Nunca levado a sério, HE vira essa figura cômica para os próprios personagens do filme, até mesmo quando se declara para Consuelo, que mesmo sem a intenção de humilhá-lo, entende os sentimentos de Paul como uma grande brincadeira por parte do mesmo. O interessante no filme é justamente a contradição do cômico com a real história de vida do cientista. As cenas em que ele se apresenta no circo e leva tapas de outros palhaços, chega a nos constranger quando sabemos que Paul está lembrando de sua humilhação no congresso. Tudo está no contexto, já que passamos a nos incomodar com as humilhações no momento em que todo o passado do personagem está volta.
O uso de um globo terrestre traz alguns significados interessantes. Antes de se tornar um palhaço, Paul arremessa as folhas contendo suas pesquisas (depois de serem lidas pelo Barão) em um globo terrestre, como a representação de um ressentimento do personagem com relação ao próprio mundo, mais especificamente às pessoas e à frustração de não poder confiar em ninguém.
Essa mesmo globo terrestre é “transformado” em uma bola que é vista sendo girada por um palhaço em um momento que marca a passagem de uma cena para outra. Aqui parece termos a representação de um mundo que dá voltas e que traz consigo mudanças nas vidas dos personagens, ao mesmo tempo em que a bola ganha o status de brinquedo nas mãos do palhaço, que gira como se de certa forma representasse o “controle do mundo” que Paul adquiriu ao fazer com que suas humilhações virassem o seu ganha pão.
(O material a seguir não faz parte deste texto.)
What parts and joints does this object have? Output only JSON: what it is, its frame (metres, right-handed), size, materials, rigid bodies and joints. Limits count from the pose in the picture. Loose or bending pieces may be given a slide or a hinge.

Uma forma de levar a vida de forma menos séria, ou um conformismo com sua dignidade rebaixada?
Mesmo com essa perseverança e com a possibilidade de se vingar do Barão, Paul não tem tanta sorte e os momentos finais de HE, são tão irônicos quanto tristes. Risos se misturam com um final nada cômico, enquanto nosso palhaço acaba pagando um preço por sua vingança. Mesmo com uma plateia que ignora o que está de fato acontecendo com o HE, o filme parece buscar o lado perverso da humanidade, mesmo que de forma indireta, quando as gargalhadas e os aplausos tomam conta do picadeiro durante um momento dramático.
Ironia da Sorte é um interessante filme sobre a vida de um palhaço e do contraste amargo entre o cômico e o trágico, capaz de abranger questões sobre a dignidade humana e também sua perversidade.